--- start ---
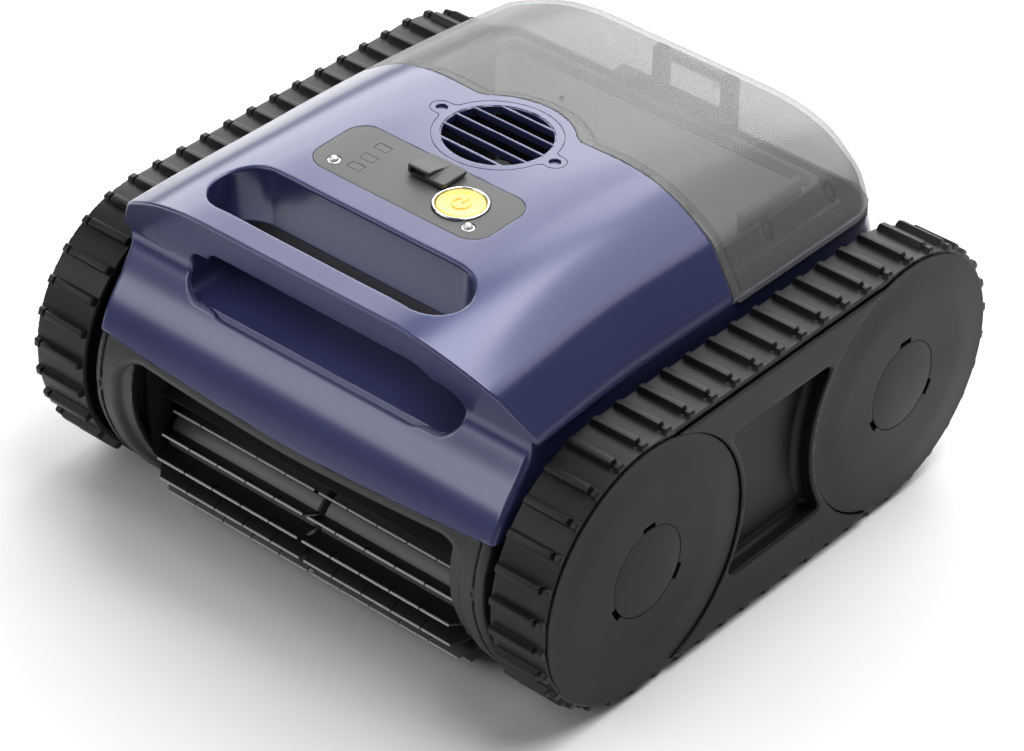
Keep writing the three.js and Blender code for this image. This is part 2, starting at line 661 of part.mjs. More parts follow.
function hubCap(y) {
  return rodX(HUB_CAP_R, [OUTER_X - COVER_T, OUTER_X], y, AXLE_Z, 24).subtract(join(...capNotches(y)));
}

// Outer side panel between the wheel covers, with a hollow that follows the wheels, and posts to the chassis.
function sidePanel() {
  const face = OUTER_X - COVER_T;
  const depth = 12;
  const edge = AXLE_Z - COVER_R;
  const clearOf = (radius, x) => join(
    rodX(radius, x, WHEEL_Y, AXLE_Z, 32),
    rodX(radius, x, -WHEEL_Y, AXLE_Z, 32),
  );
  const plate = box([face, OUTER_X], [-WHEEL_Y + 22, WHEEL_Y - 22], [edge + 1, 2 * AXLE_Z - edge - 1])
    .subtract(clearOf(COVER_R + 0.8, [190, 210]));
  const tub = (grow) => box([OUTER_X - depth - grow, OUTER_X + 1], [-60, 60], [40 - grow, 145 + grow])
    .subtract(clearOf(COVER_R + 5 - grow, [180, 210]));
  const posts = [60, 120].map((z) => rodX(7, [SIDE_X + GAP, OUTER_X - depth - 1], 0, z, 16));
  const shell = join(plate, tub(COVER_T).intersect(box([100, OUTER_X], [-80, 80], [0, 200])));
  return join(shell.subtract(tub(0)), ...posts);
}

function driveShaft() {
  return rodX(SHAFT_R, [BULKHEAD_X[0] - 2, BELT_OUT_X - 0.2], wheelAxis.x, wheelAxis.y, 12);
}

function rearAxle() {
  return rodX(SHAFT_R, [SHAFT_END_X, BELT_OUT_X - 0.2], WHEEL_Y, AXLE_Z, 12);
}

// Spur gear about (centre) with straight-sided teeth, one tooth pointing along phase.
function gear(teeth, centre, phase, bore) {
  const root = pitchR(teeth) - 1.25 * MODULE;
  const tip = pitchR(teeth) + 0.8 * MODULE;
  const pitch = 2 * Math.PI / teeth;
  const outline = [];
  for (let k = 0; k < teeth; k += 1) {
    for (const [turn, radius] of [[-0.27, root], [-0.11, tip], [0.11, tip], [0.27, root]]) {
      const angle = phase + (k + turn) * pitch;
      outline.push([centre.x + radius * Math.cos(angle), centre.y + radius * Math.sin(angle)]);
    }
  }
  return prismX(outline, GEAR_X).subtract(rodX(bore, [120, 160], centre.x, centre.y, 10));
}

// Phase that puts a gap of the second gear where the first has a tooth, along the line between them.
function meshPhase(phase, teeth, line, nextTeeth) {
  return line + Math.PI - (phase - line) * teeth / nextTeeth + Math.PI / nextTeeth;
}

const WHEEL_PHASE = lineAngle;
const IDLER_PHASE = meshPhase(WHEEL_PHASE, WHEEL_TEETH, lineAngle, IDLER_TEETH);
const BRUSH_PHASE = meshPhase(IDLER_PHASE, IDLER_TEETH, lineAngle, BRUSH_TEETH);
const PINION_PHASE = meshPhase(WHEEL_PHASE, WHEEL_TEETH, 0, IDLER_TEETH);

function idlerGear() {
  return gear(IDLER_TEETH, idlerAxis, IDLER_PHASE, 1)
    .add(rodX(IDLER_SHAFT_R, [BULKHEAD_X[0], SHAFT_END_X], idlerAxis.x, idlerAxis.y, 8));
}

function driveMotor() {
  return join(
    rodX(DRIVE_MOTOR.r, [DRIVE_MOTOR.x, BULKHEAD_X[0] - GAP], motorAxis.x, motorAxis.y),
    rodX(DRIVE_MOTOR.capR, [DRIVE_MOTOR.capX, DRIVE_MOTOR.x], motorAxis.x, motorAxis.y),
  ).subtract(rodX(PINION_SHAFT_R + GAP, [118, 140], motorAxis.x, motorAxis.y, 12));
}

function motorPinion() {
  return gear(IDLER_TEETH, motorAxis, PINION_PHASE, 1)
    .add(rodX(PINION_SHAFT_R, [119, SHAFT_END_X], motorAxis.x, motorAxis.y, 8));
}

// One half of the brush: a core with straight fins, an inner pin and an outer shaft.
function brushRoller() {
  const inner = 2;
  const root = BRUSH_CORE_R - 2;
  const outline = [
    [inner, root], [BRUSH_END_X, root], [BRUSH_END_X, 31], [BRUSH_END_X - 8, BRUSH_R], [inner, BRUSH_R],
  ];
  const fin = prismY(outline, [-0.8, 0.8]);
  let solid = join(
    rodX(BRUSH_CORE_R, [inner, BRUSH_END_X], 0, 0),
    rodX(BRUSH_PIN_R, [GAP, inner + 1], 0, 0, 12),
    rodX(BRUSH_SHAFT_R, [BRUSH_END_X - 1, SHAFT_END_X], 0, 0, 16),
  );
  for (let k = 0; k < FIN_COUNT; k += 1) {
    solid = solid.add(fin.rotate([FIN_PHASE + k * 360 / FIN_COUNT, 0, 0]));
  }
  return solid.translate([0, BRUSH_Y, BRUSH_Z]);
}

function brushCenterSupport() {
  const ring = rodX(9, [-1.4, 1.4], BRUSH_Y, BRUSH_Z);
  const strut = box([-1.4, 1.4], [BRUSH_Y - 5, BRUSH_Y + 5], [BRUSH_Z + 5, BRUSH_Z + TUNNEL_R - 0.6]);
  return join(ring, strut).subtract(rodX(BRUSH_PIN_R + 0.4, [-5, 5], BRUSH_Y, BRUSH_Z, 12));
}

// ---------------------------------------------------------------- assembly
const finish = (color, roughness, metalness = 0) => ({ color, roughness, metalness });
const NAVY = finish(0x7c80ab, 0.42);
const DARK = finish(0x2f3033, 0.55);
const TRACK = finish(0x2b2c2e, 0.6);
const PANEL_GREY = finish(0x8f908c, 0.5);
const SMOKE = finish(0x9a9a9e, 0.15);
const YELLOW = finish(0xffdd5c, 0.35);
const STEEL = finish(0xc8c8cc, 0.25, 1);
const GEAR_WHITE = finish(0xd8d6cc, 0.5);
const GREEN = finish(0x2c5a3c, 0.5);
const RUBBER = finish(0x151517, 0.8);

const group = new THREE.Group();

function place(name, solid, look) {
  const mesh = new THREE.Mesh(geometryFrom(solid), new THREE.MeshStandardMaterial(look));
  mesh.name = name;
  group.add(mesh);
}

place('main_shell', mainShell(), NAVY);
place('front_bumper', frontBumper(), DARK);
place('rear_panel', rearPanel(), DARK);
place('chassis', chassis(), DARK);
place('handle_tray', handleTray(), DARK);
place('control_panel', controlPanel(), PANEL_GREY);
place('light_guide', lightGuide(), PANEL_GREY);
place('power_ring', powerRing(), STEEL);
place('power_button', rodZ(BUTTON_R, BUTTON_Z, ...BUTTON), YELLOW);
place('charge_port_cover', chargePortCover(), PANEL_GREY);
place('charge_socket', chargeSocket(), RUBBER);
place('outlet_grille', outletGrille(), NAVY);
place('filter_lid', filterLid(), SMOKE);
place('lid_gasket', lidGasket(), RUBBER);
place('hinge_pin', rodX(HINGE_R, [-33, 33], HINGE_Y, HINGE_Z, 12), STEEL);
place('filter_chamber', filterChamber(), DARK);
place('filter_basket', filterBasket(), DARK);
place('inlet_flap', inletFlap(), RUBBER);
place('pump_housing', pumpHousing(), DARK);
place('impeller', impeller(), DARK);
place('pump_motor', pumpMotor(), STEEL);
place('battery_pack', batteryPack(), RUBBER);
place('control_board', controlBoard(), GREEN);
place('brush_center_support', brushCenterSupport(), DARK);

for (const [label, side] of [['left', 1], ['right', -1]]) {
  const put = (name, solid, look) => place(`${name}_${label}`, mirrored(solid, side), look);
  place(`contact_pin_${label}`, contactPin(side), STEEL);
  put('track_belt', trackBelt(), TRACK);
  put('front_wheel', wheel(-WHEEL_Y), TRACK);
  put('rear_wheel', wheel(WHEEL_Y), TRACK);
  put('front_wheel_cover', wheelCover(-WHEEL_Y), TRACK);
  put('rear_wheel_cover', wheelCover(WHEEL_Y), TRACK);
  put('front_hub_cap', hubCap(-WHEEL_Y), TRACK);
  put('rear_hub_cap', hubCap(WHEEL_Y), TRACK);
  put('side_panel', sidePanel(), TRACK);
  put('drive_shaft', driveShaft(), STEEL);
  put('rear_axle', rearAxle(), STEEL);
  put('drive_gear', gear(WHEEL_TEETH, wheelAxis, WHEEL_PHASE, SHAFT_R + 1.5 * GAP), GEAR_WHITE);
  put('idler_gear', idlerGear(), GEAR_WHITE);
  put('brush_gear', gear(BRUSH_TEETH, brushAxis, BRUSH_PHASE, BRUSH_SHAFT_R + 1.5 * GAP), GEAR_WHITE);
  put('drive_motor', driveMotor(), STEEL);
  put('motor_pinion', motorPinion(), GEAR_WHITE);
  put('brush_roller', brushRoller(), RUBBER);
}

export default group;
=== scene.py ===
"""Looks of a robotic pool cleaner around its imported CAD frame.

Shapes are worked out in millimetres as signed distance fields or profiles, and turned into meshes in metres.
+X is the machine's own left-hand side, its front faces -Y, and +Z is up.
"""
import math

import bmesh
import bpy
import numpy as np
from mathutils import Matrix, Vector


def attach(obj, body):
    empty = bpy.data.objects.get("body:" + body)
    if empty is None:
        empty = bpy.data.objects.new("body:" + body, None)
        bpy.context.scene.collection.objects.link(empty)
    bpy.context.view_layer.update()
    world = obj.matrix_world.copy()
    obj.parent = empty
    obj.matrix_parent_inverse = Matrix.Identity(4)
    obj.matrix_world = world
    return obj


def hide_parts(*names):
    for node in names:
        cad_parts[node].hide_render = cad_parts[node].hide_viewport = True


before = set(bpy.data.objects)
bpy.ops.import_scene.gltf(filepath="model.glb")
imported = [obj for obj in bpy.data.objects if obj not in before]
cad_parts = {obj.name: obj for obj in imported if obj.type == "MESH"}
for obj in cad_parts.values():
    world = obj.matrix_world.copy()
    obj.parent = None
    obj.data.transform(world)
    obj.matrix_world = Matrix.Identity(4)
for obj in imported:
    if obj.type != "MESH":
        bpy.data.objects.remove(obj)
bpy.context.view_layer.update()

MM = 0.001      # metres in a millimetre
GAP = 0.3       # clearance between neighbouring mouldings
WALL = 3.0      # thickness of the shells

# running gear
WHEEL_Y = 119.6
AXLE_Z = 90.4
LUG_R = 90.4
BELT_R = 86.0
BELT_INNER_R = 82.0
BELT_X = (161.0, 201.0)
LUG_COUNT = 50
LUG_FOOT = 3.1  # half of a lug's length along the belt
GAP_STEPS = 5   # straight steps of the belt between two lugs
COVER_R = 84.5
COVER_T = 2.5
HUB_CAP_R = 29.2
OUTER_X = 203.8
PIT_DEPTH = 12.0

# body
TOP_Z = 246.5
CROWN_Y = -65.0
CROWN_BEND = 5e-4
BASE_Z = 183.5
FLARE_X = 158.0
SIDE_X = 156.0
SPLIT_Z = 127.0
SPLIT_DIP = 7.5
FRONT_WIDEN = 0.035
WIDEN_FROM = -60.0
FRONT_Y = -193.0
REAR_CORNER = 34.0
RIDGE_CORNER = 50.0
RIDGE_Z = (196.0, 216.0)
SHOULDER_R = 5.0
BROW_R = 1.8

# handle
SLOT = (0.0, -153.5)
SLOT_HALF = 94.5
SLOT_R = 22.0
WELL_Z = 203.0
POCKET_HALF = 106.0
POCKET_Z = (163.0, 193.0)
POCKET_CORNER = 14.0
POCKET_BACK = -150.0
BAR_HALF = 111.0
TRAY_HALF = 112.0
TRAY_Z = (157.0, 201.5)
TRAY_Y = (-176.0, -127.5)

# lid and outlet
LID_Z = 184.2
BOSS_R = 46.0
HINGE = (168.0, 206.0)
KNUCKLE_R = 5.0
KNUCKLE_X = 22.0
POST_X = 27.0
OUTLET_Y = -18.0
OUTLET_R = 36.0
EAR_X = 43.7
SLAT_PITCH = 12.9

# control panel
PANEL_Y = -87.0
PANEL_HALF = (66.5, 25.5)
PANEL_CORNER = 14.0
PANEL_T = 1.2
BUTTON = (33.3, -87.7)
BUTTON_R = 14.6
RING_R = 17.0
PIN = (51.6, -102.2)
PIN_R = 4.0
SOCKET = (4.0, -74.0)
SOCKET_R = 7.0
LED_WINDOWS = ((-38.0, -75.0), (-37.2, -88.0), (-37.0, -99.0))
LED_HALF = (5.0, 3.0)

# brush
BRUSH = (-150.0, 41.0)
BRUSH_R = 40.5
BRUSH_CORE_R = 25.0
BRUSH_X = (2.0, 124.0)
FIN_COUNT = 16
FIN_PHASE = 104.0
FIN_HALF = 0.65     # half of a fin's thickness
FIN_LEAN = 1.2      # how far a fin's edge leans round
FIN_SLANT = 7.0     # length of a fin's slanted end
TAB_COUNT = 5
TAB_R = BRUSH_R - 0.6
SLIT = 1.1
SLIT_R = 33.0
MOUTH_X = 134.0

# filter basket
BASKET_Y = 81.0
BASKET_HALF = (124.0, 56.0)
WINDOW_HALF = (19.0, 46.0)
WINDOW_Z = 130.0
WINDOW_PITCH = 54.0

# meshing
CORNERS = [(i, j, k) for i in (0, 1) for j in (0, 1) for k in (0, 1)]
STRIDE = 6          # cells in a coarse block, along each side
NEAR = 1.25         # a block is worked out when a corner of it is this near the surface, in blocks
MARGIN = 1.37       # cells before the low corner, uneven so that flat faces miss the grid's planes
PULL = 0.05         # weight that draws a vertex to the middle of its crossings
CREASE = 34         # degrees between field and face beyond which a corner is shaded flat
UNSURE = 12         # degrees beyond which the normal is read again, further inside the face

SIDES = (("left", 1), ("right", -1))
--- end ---
Select from the material above each line in which the string "context" appears, and list those lines.

Output:
        bpy.context.scene.collection.objects.link(empty)
    bpy.context.view_layer.update()
bpy.context.view_layer.update()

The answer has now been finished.